Daí as associações do setor destacarem que a presença externa da construção portuguesa continua a alargar-se para áreas com elevado potencial, como é o caso de parte muito significativa da América Latina – países como o Peru, a Colômbia e o Chile. “Além de continuarmos com um posicionamento muito forte nos nossos mercados tradicionais, designadamente os PALOP, estamos a crescer de uma forma verdadeiramente global. Portugal é, hoje, o segundo país europeu com maior presença em África e o terceiro na América Latina”, revela ao i Reis Campos, presidente da AICCOPN. 

Já Ricardo Gomes garante que, “perante a ainda incipiente recuperação em Portugal, o dinamismo da construção na Europa ainda continua a ser um destino para muitos trabalhadores portugueses”, salienta. 
A verdade é que o setor tem vindo a dar sinais de recuperação, impulsionado, em grande parte, pelo mercado da reabilitação urbana, que só em maio cresceu 22%. As associações contactadas pelo i começam a suspirar de alívio depois do longo período de recessão e acreditam que a atividade deverá consolidar-se nos próximos meses.

“O aumento da procura decorre, por um lado, da ligeira melhoria da conjuntura económica nacional, com a subida do rendimento, a redução do desemprego e a expansão do crédito à habitação, com taxas de juro e spreads reduzidos”, lembrou Ricardo Gomes, justificando esta tendência também com o aumento da procura externa e do número de estrangeiros que procuram adquirir casa em Portugal. “É um movimento que acompanha o forte crescimento do turismo que, por sua vez, também torna atraente o investimento em casas reabilitadas para aluguer temporário”, salientou. 

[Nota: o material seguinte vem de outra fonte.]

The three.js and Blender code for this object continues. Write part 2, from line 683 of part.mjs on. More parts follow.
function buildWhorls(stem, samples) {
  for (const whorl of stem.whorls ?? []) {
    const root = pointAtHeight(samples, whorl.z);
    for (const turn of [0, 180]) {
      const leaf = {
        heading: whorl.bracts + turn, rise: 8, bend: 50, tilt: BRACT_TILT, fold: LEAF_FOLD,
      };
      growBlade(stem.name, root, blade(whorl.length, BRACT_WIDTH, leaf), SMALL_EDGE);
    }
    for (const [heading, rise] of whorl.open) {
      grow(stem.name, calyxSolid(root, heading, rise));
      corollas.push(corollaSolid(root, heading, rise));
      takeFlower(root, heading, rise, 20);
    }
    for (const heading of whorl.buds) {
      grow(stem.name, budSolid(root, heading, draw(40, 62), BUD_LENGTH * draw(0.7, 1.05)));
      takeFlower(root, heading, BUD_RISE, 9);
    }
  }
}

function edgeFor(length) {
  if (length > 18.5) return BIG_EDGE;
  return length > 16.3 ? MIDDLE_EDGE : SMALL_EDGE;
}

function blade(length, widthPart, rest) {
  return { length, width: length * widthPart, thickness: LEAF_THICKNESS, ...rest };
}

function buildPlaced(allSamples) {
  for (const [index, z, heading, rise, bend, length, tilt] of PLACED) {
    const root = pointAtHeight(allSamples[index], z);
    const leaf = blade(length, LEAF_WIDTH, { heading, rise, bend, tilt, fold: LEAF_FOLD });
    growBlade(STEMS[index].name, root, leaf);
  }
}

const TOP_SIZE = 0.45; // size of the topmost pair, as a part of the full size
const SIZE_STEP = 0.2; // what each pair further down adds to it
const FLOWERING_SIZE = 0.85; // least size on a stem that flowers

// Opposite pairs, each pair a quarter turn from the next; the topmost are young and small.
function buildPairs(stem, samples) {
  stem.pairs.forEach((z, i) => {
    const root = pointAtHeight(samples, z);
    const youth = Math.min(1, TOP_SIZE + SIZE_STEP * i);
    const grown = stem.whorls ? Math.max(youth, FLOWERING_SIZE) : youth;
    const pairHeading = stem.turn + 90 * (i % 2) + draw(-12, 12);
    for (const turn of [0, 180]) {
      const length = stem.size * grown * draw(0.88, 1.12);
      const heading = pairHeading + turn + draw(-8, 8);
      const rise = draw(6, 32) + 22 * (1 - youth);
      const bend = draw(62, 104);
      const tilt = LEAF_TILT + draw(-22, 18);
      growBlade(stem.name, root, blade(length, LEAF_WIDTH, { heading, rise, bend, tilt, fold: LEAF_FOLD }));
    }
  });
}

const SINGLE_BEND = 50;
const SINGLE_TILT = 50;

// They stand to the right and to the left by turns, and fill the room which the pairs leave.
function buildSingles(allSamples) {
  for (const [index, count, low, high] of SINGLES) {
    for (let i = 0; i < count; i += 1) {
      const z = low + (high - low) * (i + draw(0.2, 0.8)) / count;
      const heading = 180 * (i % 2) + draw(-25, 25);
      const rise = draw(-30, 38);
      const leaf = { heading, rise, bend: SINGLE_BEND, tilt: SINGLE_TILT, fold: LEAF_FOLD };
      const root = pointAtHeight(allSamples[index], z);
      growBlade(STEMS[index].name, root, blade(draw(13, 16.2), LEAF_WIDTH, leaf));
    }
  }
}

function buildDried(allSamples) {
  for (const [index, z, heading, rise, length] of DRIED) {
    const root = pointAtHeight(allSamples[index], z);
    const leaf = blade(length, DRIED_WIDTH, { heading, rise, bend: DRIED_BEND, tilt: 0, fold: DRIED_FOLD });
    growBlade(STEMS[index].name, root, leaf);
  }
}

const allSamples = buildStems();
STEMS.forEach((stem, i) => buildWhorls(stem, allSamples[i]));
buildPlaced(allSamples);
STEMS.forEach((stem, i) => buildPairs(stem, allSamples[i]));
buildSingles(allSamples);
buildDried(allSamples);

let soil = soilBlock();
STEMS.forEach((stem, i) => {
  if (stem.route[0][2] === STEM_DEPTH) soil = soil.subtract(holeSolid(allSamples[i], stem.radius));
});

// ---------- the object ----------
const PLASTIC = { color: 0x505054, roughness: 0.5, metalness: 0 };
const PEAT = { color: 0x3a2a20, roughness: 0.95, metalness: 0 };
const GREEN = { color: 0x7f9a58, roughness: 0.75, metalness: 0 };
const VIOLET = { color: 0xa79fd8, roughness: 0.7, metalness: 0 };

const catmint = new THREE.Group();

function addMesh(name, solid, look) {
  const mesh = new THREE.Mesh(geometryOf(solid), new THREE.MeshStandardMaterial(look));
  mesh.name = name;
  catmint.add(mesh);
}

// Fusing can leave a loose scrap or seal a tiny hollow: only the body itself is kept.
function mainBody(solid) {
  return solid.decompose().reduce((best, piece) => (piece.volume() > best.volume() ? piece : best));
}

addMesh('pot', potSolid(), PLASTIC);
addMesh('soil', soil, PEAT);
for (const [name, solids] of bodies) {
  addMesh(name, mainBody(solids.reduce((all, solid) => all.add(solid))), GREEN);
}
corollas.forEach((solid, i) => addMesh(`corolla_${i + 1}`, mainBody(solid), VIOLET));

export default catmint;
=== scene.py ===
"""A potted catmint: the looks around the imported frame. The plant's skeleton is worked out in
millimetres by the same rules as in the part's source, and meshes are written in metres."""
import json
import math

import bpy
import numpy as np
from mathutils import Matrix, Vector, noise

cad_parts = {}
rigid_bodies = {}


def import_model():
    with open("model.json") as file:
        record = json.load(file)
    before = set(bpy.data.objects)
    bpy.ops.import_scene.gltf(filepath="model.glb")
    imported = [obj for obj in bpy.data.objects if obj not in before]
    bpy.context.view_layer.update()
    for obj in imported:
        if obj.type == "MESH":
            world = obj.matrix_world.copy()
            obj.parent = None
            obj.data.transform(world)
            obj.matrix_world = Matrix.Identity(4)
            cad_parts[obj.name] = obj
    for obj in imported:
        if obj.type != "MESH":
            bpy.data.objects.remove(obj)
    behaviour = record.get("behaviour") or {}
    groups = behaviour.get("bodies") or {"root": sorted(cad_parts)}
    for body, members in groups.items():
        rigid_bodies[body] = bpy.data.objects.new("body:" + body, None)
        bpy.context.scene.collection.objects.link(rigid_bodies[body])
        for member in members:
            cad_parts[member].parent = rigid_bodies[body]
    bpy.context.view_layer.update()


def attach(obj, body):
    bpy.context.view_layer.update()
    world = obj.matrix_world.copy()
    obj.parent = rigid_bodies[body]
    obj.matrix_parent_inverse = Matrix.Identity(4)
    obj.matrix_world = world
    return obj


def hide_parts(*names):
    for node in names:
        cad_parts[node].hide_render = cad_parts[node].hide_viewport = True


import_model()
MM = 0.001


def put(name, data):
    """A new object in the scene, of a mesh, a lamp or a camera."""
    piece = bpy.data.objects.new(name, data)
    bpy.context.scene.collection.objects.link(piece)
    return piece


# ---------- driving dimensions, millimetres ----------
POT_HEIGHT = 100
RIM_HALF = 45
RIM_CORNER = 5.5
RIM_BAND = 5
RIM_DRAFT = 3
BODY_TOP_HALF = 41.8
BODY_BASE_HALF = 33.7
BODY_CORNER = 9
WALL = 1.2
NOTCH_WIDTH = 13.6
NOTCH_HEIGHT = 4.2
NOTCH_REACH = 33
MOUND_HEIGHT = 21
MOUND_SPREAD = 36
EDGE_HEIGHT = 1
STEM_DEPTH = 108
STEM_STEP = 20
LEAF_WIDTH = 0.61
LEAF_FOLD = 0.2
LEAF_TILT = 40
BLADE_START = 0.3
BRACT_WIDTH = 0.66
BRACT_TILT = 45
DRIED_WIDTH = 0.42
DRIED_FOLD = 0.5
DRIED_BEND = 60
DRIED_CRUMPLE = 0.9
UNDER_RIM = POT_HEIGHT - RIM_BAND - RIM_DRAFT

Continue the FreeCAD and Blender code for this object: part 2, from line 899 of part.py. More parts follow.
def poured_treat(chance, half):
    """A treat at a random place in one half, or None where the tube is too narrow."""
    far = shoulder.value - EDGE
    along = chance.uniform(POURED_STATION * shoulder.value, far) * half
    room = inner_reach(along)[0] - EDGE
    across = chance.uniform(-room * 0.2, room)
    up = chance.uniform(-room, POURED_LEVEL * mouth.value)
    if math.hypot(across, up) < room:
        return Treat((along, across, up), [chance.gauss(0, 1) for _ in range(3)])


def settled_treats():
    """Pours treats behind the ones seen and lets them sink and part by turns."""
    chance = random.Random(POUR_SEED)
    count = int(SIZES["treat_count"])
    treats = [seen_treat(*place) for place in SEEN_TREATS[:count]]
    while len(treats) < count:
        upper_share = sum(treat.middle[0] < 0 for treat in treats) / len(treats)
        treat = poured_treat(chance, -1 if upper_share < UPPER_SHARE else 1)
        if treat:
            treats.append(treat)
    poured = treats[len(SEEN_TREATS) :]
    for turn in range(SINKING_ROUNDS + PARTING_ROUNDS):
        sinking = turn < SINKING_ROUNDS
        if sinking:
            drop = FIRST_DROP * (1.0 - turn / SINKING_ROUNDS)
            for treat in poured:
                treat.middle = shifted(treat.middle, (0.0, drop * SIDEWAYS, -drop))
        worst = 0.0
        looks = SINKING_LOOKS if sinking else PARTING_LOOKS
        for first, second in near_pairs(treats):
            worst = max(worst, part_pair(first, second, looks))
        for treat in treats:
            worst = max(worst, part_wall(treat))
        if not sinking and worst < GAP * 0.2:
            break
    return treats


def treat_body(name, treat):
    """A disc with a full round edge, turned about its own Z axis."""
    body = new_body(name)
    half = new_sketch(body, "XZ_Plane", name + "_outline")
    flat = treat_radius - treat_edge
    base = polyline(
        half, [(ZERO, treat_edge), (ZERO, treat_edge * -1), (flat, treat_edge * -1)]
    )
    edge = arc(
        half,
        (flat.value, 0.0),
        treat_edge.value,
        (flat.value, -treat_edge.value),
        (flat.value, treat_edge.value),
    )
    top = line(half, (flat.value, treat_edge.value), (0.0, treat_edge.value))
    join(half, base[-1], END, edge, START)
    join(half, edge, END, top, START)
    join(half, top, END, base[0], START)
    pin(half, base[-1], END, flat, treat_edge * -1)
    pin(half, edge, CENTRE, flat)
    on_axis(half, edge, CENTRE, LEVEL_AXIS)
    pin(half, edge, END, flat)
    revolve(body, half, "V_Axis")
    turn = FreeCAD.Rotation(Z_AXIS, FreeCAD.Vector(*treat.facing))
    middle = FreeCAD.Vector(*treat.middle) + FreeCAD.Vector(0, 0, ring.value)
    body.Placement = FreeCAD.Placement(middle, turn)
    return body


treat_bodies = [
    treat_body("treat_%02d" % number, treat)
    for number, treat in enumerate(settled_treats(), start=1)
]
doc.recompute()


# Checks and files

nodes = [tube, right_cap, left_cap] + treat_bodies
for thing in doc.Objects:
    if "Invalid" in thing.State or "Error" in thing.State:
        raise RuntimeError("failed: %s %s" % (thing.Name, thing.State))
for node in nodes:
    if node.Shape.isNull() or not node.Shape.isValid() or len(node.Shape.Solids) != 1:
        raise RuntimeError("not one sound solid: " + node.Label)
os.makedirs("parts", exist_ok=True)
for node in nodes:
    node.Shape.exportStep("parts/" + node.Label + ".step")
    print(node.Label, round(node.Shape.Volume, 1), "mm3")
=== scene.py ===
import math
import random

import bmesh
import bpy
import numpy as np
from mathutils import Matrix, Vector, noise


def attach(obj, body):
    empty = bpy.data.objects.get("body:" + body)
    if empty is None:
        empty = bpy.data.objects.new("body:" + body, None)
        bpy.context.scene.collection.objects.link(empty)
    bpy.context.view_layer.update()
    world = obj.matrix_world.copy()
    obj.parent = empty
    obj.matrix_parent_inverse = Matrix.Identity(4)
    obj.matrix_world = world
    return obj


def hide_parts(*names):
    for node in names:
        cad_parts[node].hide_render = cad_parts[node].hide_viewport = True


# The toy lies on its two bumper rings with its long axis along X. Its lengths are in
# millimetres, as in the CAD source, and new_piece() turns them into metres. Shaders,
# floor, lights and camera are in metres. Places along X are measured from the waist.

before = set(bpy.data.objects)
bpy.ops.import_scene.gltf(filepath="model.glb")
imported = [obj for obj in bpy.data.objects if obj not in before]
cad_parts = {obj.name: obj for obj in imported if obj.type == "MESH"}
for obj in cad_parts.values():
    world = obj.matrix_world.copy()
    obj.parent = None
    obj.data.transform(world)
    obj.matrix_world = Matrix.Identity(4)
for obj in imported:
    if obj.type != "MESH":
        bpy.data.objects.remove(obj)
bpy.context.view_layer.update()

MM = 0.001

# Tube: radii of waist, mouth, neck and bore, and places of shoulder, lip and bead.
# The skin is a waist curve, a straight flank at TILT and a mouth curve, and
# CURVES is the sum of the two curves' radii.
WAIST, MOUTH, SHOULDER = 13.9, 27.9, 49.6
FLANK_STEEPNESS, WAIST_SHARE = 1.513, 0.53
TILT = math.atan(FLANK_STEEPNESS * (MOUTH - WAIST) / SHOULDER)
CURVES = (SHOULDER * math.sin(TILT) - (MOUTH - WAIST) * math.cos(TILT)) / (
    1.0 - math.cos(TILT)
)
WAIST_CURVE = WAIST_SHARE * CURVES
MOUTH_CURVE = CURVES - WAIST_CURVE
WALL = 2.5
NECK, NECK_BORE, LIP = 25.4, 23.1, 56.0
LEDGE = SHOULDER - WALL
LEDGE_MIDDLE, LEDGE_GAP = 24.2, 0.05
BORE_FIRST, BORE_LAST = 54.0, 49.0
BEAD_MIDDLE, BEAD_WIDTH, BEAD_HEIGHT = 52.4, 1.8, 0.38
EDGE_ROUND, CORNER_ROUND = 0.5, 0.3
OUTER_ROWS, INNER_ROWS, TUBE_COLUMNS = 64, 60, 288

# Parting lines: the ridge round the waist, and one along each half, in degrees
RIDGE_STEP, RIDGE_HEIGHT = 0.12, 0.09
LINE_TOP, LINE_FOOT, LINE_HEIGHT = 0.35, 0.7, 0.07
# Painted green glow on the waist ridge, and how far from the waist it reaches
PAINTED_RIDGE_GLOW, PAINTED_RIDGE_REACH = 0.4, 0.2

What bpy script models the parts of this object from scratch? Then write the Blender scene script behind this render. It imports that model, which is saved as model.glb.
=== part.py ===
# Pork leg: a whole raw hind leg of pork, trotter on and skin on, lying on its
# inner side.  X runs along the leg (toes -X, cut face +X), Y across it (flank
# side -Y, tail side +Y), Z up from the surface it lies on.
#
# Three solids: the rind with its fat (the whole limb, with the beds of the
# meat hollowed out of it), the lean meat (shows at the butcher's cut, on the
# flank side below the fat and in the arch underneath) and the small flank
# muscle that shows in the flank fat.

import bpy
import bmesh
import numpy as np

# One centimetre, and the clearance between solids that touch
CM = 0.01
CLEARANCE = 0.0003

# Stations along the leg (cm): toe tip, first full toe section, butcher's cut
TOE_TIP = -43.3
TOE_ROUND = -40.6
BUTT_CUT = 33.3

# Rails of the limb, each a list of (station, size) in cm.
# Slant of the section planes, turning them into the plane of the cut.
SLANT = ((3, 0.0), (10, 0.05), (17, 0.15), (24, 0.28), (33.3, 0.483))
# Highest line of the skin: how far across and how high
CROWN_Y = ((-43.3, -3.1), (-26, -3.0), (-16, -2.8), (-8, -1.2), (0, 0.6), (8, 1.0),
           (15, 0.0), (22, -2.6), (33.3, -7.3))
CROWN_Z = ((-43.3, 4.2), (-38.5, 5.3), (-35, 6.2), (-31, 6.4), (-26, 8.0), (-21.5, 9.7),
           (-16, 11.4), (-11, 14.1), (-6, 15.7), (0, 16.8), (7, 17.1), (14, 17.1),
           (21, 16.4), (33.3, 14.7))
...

No entanto, a AICCOPN lembra que esta dinâmica é mais expressiva em determinadas zonas das grandes cidades, em especial de Lisboa e do Porto. Reis Campos acredita que ainda há muito espaço para crescer nestas duas cidades, uma vez que a reabilitação urbana ainda é um fenómeno localizado. “A reabilitação ainda está longe de atingir a escala e, sobretudo, a abrangência territorial necessárias. Trata-se de um mercado que, de acordo com as nossas estimativas, ascende a 24 mil milhões de euros”, concluiu.